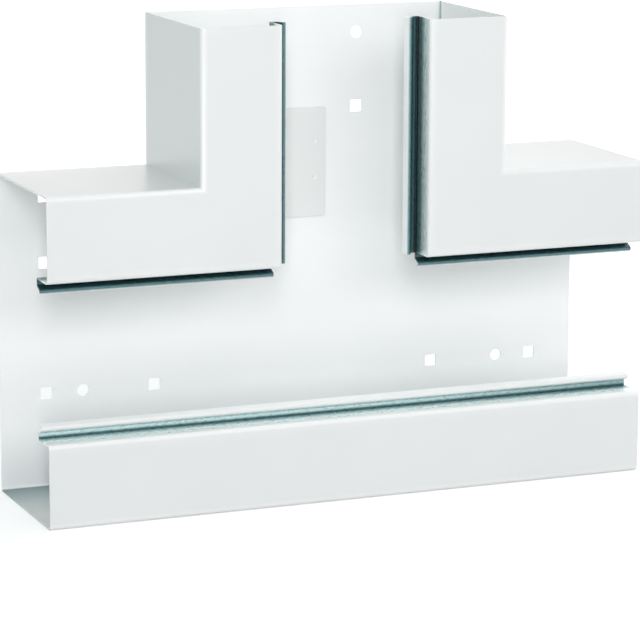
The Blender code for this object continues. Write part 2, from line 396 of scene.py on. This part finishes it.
def coated_sheet(name, paint, zinc_tones, bare_start, inner_tones=None, run_tones=None):
    """Powder-coated zinc sheet, bare from bare_start to BARE_END."""
    material = bpy.data.materials.new(name)
    material.use_nodes = True
    tree = material.node_tree
    shader = tree.nodes["Principled BSDF"]
    place = out(add(tree, "ShaderNodeTexCoord"), "Object")
    from_tip = attribute(tree, "from_tip")

    coat, coat_rough, peel = coat_look(tree, place, from_tip, paint, inner_tones)
    metal, metal_rough, grain = zinc_look(tree, place, from_tip, zinc_tones, run_tones)
    edge = (bare_start - MASK_EDGE, bare_start + MASK_EDGE)
    near = spread(tree, from_tip, 0.0, 1.0, *edge, smooth=True)
    far = spread(tree, from_tip, 1.0, 0.0, BARE_END - OVERSPRAY, BARE_END + OVERSPRAY, smooth=True)
    mask = math(tree, "MULTIPLY", near, far)

    height = mix_number(tree, mask, peel, grain)
    bump_feeds = {"Strength": 1.0, "Distance": RELIEF, "Height": height}
    bump = out(add(tree, "ShaderNodeBump", bump_feeds))
    rough = mix_number(tree, mask, coat_rough, metal_rough)
    tree.links.new(mix_colour(tree, mask, coat, metal), shader.inputs["Base Color"])
    tree.links.new(math(tree, "MULTIPLY", mask, ZINC_METALLIC), shader.inputs["Metallic"])
    tree.links.new(rough, shader.inputs["Roughness"])
    tree.links.new(bump, shader.inputs["Normal"])
    return material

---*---

Give back the whole listing exactly as it reads.

### [Solution to this exercise]
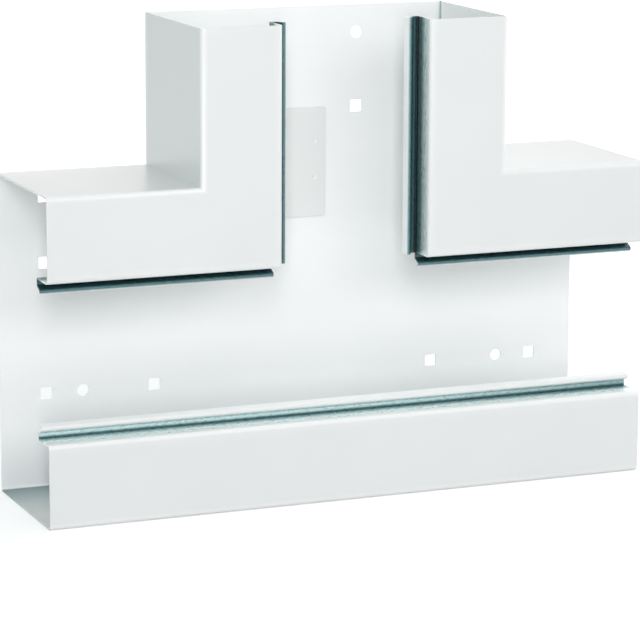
The Blender code for this object continues. Write part 2, from line 396 of scene.py on. This part finishes it.
def coated_sheet(name, paint, zinc_tones, bare_start, inner_tones=None, run_tones=None):
    """Powder-coated zinc sheet, bare from bare_start to BARE_END."""
    material = bpy.data.materials.new(name)
    material.use_nodes = True
    tree = material.node_tree
    shader = tree.nodes["Principled BSDF"]
    place = out(add(tree, "ShaderNodeTexCoord"), "Object")
    from_tip = attribute(tree, "from_tip")

    coat, coat_rough, peel = coat_look(tree, place, from_tip, paint, inner_tones)
    metal, metal_rough, grain = zinc_look(tree, place, from_tip, zinc_tones, run_tones)
    edge = (bare_start - MASK_EDGE, bare_start + MASK_EDGE)
    near = spread(tree, from_tip, 0.0, 1.0, *edge, smooth=True)
    far = spread(tree, from_tip, 1.0, 0.0, BARE_END - OVERSPRAY, BARE_END + OVERSPRAY, smooth=True)
    mask = math(tree, "MULTIPLY", near, far)

    height = mix_number(tree, mask, peel, grain)
    bump_feeds = {"Strength": 1.0, "Distance": RELIEF, "Height": height}
    bump = out(add(tree, "ShaderNodeBump", bump_feeds))
    rough = mix_number(tree, mask, coat_rough, metal_rough)
    tree.links.new(mix_colour(tree, mask, coat, metal), shader.inputs["Base Color"])
    tree.links.new(math(tree, "MULTIPLY", mask, ZINC_METALLIC), shader.inputs["Metallic"])
    tree.links.new(rough, shader.inputs["Roughness"])
    tree.links.new(bump, shader.inputs["Normal"])
    return material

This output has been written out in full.